Why Off-Market Deals Leave Money on the Table

A common misconception in CRE is that off-market deals earn a seller more money: A buyer must surely wish to pay a premium for an exclusive acquisition opportunity. However, does this exclusivity actually translate to higher sale prices? Does exclusivity surpass buyer competition as an upward pressure on price?

In our experience as a Midwest multifamily brokerage, the answer has been NO.

In 2017, Chicagoland multifamily deals over $25 million had an almost 5:1 on-market to off-market ratio.

Given the sizable differences between suburban and core submarkets across the nation over the past two years, and particularly in Chicago, let’s take a look at the deals within these areas separately.

Given buyers’ current reluctance to the high price points in downtown areas nationwide, certain sellers may believe that the exclusivity of an off-market deal can bypass sluggish interest.
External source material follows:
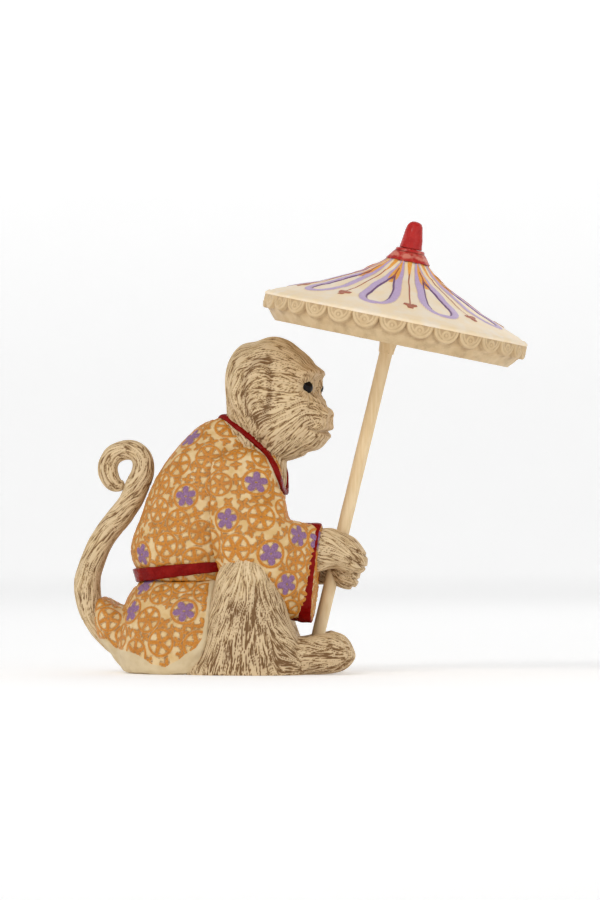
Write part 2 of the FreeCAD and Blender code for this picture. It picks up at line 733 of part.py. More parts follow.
def make_valance():
    """Two-stepped band under the canopy's edge, with a ring of scallops."""
    body = doc.addObject("PartDesign::Body", "valance_body")
    radius = "sizes.canopy_diameter / 2"
    top = "-sizes.rim_thickness"
    step = "-(sizes.rim_thickness + sizes.band_height)"
    bottom = "-(sizes.rim_thickness + sizes.skirt_drop)"
    waist = radius + " - sizes.band_step"
    hem = waist + " - sizes.skirt_taper"
    turned(body, "valance_band", [
        (waist + " - sizes.valance_wall", top), (radius + " - sizes.scallop_relief", top),
        (radius + " - sizes.scallop_relief", step + " + sizes.rim_thickness"),
        (waist, step), (hem, bottom), (hem + " - sizes.valance_wall", bottom)])
    sketch = new_sketch(body, "scallop_outline", "YZ_Plane")
    scallop_profile(sketch)
    sketch.setExpression("AttachmentOffset.Base.z", radius)
    scallop = pad(body, "scallop", sketch, "sizes.valance_wall", True)
    doc.recompute()
    ring = body.newObject("PartDesign::PolarPattern", "scallops")
    ring.Originals = [scallop]
    ring.Axis = (origin_feature(body, "Z_Axis"), [""])
    ring.Angle = 360
    ring.setExpression("Occurrences", "sizes.scallop_count")
    body.Tip = ring
    body.Placement = canopy_placement()
    return body


def scallop_profile(sketch):
    """Half round that hangs from the canopy's edge."""
    half = "sizes.scallop_height"
    top = "-sizes.rim_thickness"
    level = float(sheet.evalExpression(top))
    reach = float(sheet.evalExpression(half))
    middle = FreeCAD.Vector(0, level, 0)
    circle = Part.Circle(middle, FreeCAD.Vector(0, 0, 1), reach)
    sketch.addGeometry(Part.ArcOfCircle(circle, math.pi, 2 * math.pi))
    sketch.addGeometry(Part.LineSegment(middle + FreeCAD.Vector(reach, 0, 0),
                                        middle - FreeCAD.Vector(reach, 0, 0)))
    sketch.addConstraint(Sketcher.Constraint("Coincident", 0, 2, 1, 1))
    sketch.addConstraint(Sketcher.Constraint("Coincident", 1, 2, 0, 1))
    sketch.addConstraint(Sketcher.Constraint("Horizontal", 1))
    sketch.addConstraint(Sketcher.Constraint("PointOnObject", 0, 3, 1))
    hold(sketch, 0, 3, "0", top)
    index = sketch.addConstraint(Sketcher.Constraint("Radius", 0, reach))
    sketch.setExpression("Constraints[%d]" % index, half)


def make_cap():
    """Red cap whose skirt lies on the slope under the crown."""
    body = doc.addObject("PartDesign::Body", "cap_body")
    crown = "sizes.crown_diameter / 2"
    rise = "sizes.crown_height"
    reach = "sizes.cap_diameter / 2"
    across, up = CANOPY_SHARES[-1]
    slope = "%s * %s / (sizes.canopy_diameter / 2 * %s - %s)" % (rise, 1 - up, across, crown)
    low = "%s - (%s - %s) * %s" % (rise, reach, crown, slope)
    turned(body, "cap_turned", [
        ("0", rise), (crown, rise), (reach, low), (reach, low + " + sizes.cap_edge"),
        ("sizes.cap_neck / 2", "%s + sizes.cap_height * %s" % (rise, CAP_SHOULDER_SHARE)),
        ("sizes.cap_neck / 2", rise + " + sizes.cap_height"), ("0", rise + " + sizes.cap_height")])
    body.Placement = canopy_placement()
    return body


def make_finial():
    body = doc.addObject("PartDesign::Body", "finial_body")
    foot = "sizes.crown_height + sizes.cap_height"
    knob = turned(body, "knob", [
        ("0", foot), ("sizes.finial_diameter / 2", foot),
        ("sizes.finial_tip / 2", foot + " + sizes.finial_height"),
        ("0", foot + " + sizes.finial_height")])
    top = size("crown_height") + size("cap_height") + size("finial_height")
    rounded(body, "tip", knob, "sizes.finial_tip * %s" % TIP_ROUNDING_SHARE,
            lambda edge: is_circle_at(edge, size("finial_tip") * 0.5, top))
    body.Placement = canopy_placement()
    return body


def tie_tongue():
    """The tongue reaches to the pole where it enters the boss."""
    row = len(SIZES) + 1
    middle = pole_foot() + pole_axis() * ((size("boss_height") - size("socket_floor")) * 0.5)
    sheet.set("A%d" % row, "middle of the boss, forward of the origin")
    sheet.set("B%d" % row, "%.3f" % middle.x)
    sheet.setAlias("B%d" % row, "tongue_reach")
    doc.recompute()


def build_monkey():
    """Castings, each cut back to the ones that it lies against."""
    legs = [leg_shape(-1, 0.0), leg_shape(1, size("left_leg_back"))]
    upper = carved(upper_robe(), legs)
    tail = carved(tail_blank(), [upper])
    skirt = carved(lower_robe(), legs + [tail])
    sash = carved(sash_blank(), legs + [upper, skirt])
    eyes = [make_eye("right_eye", -1), make_eye("left_eye", 1)]
    seat = make_seat()
    socket = bore("socket", "slide_clearance", -size("seat_gap"), size("pole_length"))
    doc.recompute()
    head = carved(head_blank(), [eye.Shape for eye in eyes])
    collar = carved(collar_blank(), [head])
    casting("robe_top", upper)
    casting("robe_skirt", skirt)
    casting("sash", sash)
    casting("right_leg", whole(legs[0]))
    casting("left_leg", whole(legs[1]))
    casting("tail", tail)
    casting("head", head)
    casting("collar_band", collar)
    casting("seat_base", carved(seat.Shape, legs + [tail, socket.Shape]))
    return [head, collar] + legs + [upper, skirt, sash]


def build_arms(body):
    """Sleeves, cuffs and hands, cut back to the body and to each other."""
    grip = bore("grip", "slide_clearance", 0.0, size("pole_length"))
    doc.recompute()
    hands = []
    for side, name, behind, shares in ((-1, "right", 0.0, RIGHT_HAND_SHARES),
                                       (1, "left", size("left_sleeve_back"), LEFT_HAND_SHARES)):
        blank = sleeve_blank(side, behind)
        cuff = carved(cuff_blank(side, behind), body + [blank])
        casting(name + "_sleeve", carved(blank, body))
        casting(name + "_cuff_band", cuff)
        hands.append(carved(hand_blank(side, shares), [blank, cuff, grip.Shape]))
    casting("right_hand", hands[0])
    casting("left_hand", carved(hands[1], [hands[0]]))


def build_parasol():
    keep("pole", make_pole())
    keep("ferrule", make_ferrule())
    hub_bore = bore("hub_bore", "turn_clearance", ferrule_top() - size("overrun"),
                    size("pole_length") + size("seat_gap"))
    canopy = doc.addObject("Part::Cut", "canopy_top")
    canopy.Base = make_canopy()
    canopy.Tool = hub_bore
    keep("canopy_top", canopy)
    keep("valance", make_valance())
    keep("finial_cap", make_cap())
    keep("finial", make_finial())


def check_model():
    for feature in doc.Objects:
        if "Invalid" in feature.State or "Error" in feature.State:
            raise RuntimeError("%s failed: %s" % (feature.Label, feature.State))
    for name, feature in nodes.items():
        shape = feature.Shape
        if shape.isNull() or not shape.isValid() or not shape.Solids:
            raise RuntimeError(name + " is not a valid solid")


def write_parts():
    os.makedirs("parts", exist_ok=True)
    for name, feature in nodes.items():
        shape = feature.Shape
        shape.exportStep("parts/%s.step" % name)
        box = shape.BoundBox
        print("%-16s solids %d volume %9.1f  x %.1f..%.1f y %.1f..%.1f z %.1f..%.1f"
              % (name, len(shape.Solids), shape.Volume, box.XMin, box.XMax,
                 box.YMin, box.YMax, box.ZMin, box.ZMax))


tie_tongue()
build_arms(build_monkey())
build_parasol()
doc.recompute()
check_model()
write_parts()
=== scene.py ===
import contextlib
import functools
import json
import math

import bmesh
import bpy
import numpy as np
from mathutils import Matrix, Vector
from mathutils.bvhtree import BVHTree
from mathutils.kdtree import KDTree


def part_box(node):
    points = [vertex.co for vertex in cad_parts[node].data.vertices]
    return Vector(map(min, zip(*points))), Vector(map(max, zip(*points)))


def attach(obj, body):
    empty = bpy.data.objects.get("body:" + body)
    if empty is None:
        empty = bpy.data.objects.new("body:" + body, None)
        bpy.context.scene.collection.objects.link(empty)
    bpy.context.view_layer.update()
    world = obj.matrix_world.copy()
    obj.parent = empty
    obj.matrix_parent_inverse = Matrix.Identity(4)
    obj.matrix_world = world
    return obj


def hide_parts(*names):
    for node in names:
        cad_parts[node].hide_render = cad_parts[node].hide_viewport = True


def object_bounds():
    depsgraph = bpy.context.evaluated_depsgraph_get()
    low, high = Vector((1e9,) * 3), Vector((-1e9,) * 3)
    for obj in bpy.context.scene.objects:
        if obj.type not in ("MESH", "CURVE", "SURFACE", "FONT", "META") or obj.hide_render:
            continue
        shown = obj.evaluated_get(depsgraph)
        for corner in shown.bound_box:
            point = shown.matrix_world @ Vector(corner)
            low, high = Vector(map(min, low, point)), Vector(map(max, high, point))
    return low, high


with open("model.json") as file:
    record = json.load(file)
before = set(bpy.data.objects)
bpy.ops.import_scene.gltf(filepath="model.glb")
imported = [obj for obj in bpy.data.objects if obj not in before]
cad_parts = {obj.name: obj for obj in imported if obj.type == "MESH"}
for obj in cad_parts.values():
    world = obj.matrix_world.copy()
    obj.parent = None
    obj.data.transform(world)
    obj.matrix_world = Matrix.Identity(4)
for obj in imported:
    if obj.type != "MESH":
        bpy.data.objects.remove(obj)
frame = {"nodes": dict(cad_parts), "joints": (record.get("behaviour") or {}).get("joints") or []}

bl_info = {
    "name": "Monkey with Parasol",
    "version": (1, 0, 0),
    "blender": (4, 5, 0),
    "location": "View3D > Sidebar > Figurine",
    "description": "Finishes a cast and hand-painted monkey figurine around its packed frame",
    "category": "Object",
}

MM = 0.001
CAD_BOX = [list(corner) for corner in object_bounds()]
JOINTS = {joint["name"]: joint for joint in frame["joints"]}
# the photograph's camera stands this far round from square on
VIEW_DEGREES = 8
# light that comes from all round, and the sweep's own
ROOM_LIGHT = 0.47


def box_mm(node):
    """Lowest and highest corner of a node, in millimetres."""
    low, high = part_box(node)
    return np.array(low) / MM, np.array(high) / MM


# sizes and colours that a user would change

def length_setting(name, description, default):
    """A size in metres."""
    return bpy.props.FloatProperty(name=name, description=description, default=default, subtype="DISTANCE")


def angle_setting(name, description, degrees):
    """An angle, given in degrees."""
    return bpy.props.FloatProperty(
        name=name, description=description, default=math.radians(degrees), subtype="ANGLE")


def paint_setting(name, description, default):
    """A colour of paint."""
    return bpy.props.FloatVectorProperty(name=name, description=description, default=default, subtype="COLOR")


class FigurineCasting(bpy.types.PropertyGroup):
    """How the castings are textured."""

    fur_depth: length_setting("Fur depth", "Depth of the combed grooves", 0.46 * MM)
    swell: length_setting("Swell", "What a casting gains back after it is smoothed", 0.18 * MM)
    relief: length_setting("Pattern relief", "How far the rosettes stand out", 0.44 * MM)
    rosette: length_setting("Rosette", "Outer radius of a large rosette", 7.3 * MM)


class FigurineCanopy(bpy.types.PropertyGroup):
    """How the parasol is moulded."""

    petals: bpy.props.IntProperty(name="Petals", description="Large petals round the crown", default=9)
    petal_turn: angle_setting("Petal turn", "Azimuth of the first petal", -14.5)
    scallops: bpy.props.IntProperty(name="Scallops", description="Half rounds on the valance", default=30)
    scallop_radius: length_setting("Scallop radius", "Radius of a half round", 6.5 * MM)


class FigurineColours(bpy.types.PropertyGroup):
    """Paints and washes."""

    fur: paint_setting("Fur", "Cream paint of the fur", (0.60, 0.43, 0.22))
    # this brown paints both the wash in the fur and the painted shade that the wash mask carries
    fur_wash_and_shade: paint_setting("Fur wash", "Brown wash in the fur", (0.17, 0.085, 0.032))
    ochre: paint_setting("Ochre", "Rosettes of the robe", (0.52, 0.185, 0.014))
    robe: paint_setting("Robe", "Ground colour of the robe", (0.74, 0.56, 0.31))
    violet: paint_setting("Violet", "Violet flowers", (0.22, 0.105, 0.21))
    red: paint_setting("Red", "Enamel of the trims", (0.18, 0.002, 0.0015))
    cream: paint_setting("Cream", "Paint of the canopy", (0.88, 0.70, 0.45))
    lilac: paint_setting("Lilac", "Petals of the canopy", (0.48, 0.35, 0.56))
    beige: paint_setting("Beige", "Valance", (0.67, 0.50, 0.29))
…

However, Chicago’s on-market deals averaged a 23% price premium over off-market deals. This suggests that perhaps the growing allocations toward real estate are still driving a sufficient pool of investors into bidding for downtown product.

Meanwhile, in the suburbs, there has been a rapid rise in multifamily transactions as buyers enter value-add frenzy. If there were any submarket in which buyers would pay an exclusivity premium, then this it. So, it comes down to whose perception is accurate: Can a buyer convince the seller that their price is better than what a bidding war could generate? In Chicagoland suburbs, we have seen a 19% price premium between off-market and on-market deals.
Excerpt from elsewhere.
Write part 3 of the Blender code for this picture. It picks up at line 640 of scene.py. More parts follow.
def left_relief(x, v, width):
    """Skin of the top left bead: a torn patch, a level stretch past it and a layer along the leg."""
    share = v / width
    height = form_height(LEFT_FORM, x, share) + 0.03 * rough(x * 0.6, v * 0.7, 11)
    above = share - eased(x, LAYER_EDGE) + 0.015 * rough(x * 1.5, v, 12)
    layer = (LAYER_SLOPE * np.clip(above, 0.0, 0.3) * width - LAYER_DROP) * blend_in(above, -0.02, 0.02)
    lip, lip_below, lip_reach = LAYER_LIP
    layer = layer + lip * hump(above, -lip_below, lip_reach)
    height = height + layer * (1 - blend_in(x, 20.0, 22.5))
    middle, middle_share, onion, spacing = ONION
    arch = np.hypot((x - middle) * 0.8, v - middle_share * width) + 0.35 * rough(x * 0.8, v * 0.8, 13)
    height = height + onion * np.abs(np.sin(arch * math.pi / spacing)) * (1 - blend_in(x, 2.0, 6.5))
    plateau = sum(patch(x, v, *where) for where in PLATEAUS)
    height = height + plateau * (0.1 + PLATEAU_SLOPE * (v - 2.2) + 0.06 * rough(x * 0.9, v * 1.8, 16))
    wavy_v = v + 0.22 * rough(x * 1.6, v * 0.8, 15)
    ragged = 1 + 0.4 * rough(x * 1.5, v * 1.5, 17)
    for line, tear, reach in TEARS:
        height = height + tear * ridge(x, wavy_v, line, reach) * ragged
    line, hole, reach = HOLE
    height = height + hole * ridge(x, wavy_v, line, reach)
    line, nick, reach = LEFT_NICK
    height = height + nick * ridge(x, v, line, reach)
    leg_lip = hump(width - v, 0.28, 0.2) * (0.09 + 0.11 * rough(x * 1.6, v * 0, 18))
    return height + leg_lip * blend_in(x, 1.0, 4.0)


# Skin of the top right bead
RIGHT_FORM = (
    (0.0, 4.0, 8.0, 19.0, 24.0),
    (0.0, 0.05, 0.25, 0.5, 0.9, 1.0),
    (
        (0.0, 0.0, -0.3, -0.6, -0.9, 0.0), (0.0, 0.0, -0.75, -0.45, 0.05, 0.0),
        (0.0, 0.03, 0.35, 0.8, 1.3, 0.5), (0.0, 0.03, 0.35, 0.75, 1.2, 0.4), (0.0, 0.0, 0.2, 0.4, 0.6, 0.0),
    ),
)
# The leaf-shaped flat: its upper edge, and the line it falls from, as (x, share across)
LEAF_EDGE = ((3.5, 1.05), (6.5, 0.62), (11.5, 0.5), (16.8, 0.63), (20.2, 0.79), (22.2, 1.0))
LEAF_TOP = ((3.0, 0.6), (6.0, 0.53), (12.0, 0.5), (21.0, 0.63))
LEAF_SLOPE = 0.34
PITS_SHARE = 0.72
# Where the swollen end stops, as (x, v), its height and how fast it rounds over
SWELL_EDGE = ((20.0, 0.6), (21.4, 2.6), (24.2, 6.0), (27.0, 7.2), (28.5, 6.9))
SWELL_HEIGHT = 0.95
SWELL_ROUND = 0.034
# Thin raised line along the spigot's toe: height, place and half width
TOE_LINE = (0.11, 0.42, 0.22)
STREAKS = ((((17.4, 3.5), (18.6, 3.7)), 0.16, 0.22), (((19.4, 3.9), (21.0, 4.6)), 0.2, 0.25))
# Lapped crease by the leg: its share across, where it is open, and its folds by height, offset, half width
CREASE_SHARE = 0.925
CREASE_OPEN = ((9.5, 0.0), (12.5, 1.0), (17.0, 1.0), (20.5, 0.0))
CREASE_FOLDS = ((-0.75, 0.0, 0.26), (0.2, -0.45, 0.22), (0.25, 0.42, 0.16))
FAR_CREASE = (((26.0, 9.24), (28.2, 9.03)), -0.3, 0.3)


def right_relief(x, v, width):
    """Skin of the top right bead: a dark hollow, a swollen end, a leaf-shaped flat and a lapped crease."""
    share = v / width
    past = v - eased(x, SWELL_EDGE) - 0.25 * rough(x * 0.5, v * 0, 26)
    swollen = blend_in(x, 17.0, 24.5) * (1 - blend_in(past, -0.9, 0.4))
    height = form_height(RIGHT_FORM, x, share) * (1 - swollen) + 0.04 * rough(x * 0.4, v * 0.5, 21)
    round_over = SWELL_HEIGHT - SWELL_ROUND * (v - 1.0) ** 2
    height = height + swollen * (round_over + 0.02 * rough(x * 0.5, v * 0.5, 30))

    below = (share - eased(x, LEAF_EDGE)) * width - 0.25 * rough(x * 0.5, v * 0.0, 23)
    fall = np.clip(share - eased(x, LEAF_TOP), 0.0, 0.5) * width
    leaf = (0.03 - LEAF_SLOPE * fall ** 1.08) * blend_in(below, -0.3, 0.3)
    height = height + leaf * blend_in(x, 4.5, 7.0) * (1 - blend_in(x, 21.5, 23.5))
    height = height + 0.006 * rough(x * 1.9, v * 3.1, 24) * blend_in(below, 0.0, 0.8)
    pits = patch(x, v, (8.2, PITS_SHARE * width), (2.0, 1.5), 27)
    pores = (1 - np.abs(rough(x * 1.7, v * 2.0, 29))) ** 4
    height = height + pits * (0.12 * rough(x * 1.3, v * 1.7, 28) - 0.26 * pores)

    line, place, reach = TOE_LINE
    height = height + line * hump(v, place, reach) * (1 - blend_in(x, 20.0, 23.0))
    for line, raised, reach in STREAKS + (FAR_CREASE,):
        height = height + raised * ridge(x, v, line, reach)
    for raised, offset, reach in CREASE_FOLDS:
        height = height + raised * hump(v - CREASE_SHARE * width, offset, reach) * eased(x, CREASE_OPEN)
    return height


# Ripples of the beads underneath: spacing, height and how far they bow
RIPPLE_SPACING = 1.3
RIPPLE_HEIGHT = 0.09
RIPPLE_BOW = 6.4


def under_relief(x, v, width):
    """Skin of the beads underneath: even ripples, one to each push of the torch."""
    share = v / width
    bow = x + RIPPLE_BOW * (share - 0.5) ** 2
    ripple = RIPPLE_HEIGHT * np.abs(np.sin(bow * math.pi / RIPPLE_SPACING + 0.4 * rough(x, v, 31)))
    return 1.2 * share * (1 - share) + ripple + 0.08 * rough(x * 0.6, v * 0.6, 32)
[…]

At KIG, we’ve seen the effectiveness of buyer bidding firsthand. In the transactions brokered over the past two years, we’ve seen a 3.92% average increase from LOI to the second-round bid. Going from second round to best and final resulted in a further 2.34% average increase in value.
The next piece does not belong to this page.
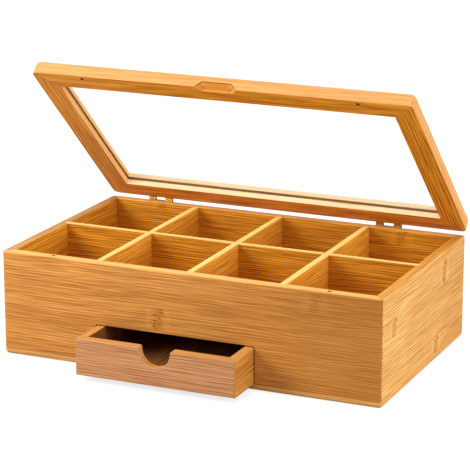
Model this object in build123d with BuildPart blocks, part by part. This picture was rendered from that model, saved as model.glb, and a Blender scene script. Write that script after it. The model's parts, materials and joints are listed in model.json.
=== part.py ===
from build123d import *

import os

# A bamboo tea bag box: eight compartments under a hinged lid with a clear window, and a drawer
# in the bay below them. Millimetres. X runs along the front from left to right, Y from front to
# back and Z up. The origin is the centre of the base board's underside. The lid stands half open
# and the drawer is part way out.

# ---------------------------------------------------------------- driving dimensions

# Body
box_width = 307.0
box_depth = 185.0
body_height = 81.5  # from the table to the rim
wall_thickness = 8.0
base_thickness = 4.5
corner_radius = 3.2  # round of the upright corners
base_edge_radius = 3.0  # round along the bottom edges, less than corner_radius
rim_edge_radius = 1.5  # round along the rim's outer edge
rim_inner_bevel = 0.5  # along the rim's inner edge
floor_thickness = 4.0  # floor of the compartments
floor_groove_depth = 3.0
panel_gap = 0.25  # room in a groove for a panel to swell

# Dividers
columns = 4
divider_thickness = 5.0
divider_bevel = 0.4  # along both top edges
housing_depth = 2.5  # how far a divider is let into a wall
joint_gap = 0.05  # on each side of a divider in its housing or halving

# Drawer
drawer_width = 128.0
drawer_height = 28.0
drawer_centre_x = -9.6  # the drawer sits left of the middle
drawer_wall = 7.0
drawer_out = 33.3  # how far the drawer is pulled out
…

Ultimately, moving deals from a glimmer in the eye to money in your pockets requires a continuous discipline to ensure that an asset’s value is translated into an accurate price. On the one hand, this involves marketing materials, connection to a network of potential buyers and the asset itself. On the other hand, it comes down to something quite simple — the push and pull of competing buyers, not a black box of value generation from a quick backroom deal.